Guajillo sauce - mix guajillo powder, some grated cheese, chopped garlic and onions with sour cream and let rest in the fridge for an hour or so.

Toasted bhut jolokia pumpkin seeds - toss the seeds in olive oil and salt and toast gently in a skillet.  After start to swell pull them off; rest then add bhut jolokia powder and mix well.  Take care with the powder!

Poach a cod loin and a “fruit of the sea” seafood packet (squid, mussels, and prawns) gently in white wine, garlic, onions and a dash of cumin.  Set aside.  Cook rice and add black beans, more garlic, onions and a dash of salt.  Mix seafood, rice and beans together to form the filling for the burritos.

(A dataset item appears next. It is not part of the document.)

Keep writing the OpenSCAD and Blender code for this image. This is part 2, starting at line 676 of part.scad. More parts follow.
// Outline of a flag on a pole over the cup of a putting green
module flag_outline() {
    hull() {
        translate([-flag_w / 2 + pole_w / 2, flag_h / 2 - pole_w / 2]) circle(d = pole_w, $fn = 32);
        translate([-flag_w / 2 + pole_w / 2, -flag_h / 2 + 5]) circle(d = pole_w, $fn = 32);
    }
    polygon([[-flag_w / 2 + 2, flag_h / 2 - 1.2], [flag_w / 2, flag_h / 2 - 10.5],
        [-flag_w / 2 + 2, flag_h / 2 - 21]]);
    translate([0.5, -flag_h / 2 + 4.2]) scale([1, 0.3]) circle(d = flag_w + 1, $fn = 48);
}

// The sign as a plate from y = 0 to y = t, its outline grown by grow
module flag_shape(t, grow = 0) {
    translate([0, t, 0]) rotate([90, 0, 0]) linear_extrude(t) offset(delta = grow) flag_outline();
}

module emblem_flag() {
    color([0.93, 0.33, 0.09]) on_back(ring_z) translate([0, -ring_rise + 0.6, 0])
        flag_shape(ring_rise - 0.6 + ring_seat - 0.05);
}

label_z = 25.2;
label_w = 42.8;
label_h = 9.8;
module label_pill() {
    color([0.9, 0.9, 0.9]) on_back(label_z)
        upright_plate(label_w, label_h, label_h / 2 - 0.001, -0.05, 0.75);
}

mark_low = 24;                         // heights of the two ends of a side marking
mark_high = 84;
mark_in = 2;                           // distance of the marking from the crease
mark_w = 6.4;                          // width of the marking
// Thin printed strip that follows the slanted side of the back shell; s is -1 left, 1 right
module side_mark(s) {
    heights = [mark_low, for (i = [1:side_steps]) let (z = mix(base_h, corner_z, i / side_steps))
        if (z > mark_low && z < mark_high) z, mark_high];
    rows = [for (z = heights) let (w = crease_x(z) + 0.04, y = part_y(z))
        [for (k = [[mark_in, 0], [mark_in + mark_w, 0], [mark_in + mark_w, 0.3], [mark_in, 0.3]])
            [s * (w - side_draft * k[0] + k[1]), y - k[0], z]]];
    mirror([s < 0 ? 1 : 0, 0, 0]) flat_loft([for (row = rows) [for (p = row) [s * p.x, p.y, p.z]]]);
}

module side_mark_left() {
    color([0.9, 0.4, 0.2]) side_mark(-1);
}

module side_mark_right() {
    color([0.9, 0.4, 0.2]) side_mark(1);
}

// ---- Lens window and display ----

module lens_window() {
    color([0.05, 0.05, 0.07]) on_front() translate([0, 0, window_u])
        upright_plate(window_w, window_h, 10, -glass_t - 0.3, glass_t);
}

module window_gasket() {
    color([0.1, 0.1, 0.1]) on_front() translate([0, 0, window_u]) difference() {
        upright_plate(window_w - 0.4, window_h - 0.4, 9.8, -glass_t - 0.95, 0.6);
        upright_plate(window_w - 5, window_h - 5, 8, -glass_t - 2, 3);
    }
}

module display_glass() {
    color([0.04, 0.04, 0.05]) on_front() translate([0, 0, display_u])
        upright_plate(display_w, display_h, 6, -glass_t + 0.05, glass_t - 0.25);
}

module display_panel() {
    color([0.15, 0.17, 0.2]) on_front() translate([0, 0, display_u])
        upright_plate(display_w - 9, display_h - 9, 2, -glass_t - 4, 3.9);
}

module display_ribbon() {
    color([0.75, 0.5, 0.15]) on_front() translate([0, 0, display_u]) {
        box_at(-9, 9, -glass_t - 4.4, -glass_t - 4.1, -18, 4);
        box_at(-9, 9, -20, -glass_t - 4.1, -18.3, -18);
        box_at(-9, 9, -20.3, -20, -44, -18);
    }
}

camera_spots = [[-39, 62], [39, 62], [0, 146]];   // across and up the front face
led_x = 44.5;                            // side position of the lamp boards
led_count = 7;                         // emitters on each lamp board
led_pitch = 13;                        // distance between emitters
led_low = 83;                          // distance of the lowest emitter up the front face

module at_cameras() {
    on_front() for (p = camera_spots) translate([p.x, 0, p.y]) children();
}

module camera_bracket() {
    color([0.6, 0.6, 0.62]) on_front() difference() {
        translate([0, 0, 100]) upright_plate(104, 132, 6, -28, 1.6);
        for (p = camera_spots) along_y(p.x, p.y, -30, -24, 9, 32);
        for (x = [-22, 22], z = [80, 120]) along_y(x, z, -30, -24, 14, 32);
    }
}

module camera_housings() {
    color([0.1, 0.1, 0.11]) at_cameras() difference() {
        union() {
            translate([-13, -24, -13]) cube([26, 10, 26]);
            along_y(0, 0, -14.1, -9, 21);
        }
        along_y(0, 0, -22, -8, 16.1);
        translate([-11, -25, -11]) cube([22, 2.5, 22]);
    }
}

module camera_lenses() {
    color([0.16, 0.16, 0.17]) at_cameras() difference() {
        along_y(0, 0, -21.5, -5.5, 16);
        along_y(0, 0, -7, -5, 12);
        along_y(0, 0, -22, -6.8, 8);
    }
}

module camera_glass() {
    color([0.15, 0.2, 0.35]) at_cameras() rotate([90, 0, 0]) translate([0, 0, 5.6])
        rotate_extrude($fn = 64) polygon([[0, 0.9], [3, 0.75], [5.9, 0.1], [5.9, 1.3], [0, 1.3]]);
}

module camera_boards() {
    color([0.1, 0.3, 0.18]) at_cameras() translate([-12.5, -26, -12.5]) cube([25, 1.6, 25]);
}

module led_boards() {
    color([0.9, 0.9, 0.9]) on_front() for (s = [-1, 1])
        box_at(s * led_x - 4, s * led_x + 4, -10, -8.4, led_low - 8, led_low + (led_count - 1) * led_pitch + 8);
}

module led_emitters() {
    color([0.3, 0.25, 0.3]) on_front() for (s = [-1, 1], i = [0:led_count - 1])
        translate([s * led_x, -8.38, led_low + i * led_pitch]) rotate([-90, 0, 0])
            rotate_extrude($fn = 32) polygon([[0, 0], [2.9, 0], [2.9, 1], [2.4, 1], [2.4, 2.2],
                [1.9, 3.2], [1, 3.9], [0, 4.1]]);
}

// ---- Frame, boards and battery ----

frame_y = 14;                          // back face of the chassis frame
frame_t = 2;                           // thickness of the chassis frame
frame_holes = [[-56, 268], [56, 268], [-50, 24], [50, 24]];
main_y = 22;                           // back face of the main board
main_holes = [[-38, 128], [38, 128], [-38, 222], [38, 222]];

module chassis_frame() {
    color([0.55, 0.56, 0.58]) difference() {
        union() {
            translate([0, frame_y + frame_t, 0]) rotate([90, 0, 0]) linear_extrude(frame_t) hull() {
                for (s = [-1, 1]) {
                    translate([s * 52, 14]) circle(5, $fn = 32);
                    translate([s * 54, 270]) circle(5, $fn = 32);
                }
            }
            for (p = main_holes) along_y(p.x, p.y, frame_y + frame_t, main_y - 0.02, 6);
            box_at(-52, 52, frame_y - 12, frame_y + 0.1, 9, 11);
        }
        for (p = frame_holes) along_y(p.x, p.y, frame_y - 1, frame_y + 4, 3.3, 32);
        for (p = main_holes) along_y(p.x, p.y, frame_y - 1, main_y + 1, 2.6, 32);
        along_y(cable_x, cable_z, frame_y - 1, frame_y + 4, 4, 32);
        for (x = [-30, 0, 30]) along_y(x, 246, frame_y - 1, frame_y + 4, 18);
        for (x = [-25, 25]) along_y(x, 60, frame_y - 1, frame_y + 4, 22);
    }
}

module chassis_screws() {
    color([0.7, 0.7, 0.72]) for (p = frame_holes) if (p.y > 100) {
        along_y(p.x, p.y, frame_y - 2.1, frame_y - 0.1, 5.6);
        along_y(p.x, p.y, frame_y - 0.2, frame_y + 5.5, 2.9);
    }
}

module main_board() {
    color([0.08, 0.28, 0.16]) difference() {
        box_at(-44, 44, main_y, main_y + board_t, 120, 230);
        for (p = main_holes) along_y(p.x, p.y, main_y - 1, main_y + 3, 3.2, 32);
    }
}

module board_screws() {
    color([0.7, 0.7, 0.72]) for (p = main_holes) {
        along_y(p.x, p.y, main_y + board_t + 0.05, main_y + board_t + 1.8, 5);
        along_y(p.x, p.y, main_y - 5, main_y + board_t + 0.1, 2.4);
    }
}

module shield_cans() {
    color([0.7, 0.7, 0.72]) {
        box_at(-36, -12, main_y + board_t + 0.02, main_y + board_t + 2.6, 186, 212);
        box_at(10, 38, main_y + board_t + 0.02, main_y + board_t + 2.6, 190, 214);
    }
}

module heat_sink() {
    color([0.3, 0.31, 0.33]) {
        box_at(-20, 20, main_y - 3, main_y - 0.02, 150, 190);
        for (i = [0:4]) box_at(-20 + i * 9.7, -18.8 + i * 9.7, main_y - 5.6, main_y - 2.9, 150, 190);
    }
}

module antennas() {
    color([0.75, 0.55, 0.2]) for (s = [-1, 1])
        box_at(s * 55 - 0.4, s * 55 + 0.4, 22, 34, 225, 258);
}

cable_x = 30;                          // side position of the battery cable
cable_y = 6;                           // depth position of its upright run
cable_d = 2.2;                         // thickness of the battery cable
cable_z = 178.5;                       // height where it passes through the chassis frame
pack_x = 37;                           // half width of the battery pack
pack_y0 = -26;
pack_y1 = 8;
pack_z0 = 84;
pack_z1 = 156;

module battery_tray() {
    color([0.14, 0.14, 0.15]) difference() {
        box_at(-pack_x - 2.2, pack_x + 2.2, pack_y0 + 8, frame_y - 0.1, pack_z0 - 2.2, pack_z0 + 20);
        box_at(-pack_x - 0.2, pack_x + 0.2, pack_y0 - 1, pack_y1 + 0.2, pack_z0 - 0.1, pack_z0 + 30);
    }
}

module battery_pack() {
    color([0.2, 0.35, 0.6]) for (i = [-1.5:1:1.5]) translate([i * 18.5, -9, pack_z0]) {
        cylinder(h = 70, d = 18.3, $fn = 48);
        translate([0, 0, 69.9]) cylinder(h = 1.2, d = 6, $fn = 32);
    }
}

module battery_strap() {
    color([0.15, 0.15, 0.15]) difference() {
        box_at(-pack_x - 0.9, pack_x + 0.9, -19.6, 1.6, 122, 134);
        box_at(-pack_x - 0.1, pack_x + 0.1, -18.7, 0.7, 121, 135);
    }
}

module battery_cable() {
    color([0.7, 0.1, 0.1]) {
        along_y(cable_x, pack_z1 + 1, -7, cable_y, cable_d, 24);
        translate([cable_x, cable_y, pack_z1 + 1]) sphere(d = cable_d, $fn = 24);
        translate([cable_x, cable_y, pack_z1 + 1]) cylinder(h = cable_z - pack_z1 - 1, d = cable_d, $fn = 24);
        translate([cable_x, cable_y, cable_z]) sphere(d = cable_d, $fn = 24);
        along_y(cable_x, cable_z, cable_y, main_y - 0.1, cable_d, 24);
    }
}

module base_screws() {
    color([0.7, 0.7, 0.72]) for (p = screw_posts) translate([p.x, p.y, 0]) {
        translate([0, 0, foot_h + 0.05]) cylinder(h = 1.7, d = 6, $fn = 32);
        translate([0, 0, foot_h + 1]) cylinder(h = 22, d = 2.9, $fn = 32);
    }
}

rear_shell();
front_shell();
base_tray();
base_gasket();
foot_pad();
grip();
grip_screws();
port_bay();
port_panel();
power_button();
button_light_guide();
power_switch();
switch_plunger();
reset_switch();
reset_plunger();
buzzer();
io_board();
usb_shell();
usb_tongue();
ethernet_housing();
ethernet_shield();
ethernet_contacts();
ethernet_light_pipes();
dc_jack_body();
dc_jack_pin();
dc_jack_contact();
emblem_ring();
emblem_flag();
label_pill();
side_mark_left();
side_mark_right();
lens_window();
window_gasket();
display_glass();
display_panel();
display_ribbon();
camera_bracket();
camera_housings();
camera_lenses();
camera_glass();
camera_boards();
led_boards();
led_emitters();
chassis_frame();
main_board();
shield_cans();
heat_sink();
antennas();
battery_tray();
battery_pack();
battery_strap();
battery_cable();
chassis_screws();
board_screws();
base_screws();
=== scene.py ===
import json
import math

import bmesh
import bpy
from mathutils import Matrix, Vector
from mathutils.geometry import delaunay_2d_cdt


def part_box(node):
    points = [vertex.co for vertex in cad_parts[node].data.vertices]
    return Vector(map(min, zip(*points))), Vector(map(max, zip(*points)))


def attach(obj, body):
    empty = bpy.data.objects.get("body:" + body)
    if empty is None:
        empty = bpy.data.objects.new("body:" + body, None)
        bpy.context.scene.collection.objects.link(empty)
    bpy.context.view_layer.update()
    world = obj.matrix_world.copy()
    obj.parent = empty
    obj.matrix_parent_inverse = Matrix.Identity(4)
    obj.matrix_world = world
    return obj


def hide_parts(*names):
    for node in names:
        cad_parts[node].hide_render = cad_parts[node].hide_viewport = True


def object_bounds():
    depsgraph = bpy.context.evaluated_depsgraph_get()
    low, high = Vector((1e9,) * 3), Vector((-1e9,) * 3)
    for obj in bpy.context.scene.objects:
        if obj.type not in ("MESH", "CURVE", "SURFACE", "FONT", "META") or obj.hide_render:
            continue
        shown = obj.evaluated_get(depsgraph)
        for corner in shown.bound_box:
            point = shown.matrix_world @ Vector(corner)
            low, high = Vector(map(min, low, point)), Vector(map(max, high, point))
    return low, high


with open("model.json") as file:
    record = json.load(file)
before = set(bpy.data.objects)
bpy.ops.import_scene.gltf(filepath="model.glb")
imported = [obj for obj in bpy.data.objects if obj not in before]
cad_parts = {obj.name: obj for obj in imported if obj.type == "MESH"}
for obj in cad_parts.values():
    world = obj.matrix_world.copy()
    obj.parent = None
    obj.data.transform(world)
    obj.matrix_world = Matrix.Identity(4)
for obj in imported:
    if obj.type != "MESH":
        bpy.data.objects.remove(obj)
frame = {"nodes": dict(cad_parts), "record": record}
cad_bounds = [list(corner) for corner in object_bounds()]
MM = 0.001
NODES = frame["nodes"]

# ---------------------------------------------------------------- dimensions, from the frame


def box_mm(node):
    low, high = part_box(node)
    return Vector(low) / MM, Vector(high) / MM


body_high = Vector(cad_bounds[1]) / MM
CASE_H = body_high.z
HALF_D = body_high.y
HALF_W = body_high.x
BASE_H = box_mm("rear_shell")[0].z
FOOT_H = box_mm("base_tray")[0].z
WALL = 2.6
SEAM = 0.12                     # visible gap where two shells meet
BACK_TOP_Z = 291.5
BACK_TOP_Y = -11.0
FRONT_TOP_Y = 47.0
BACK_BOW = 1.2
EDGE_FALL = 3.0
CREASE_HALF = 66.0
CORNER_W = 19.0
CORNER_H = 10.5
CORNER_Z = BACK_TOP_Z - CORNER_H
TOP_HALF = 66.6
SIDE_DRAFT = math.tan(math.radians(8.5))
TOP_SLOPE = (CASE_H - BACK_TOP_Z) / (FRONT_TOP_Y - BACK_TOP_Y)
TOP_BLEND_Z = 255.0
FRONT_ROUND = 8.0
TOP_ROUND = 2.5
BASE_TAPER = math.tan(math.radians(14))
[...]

Soften large flour tortillas in a pan (or very briefly microwave) to make them easier to roll.  Fill the tortillas and roll.  Add to slightly greased baking tray.  Bake in the oven until heated through.

Heat guajillo sauce in saucepan but don't boil it.  Add a bit of cheese to thicken.

If wet (see below) cover with sauce and cheese and bake.

Serve burritos wet or if preferred, dry.  If wet, smother burrito with sauce, and then top with a few of the pumpkin seeds.  If dry, serve the sauce in a bowl on the side and use it for dipping.

Serve with side salad and diced avocado and red onion spritzed with lime.  Or make some guac!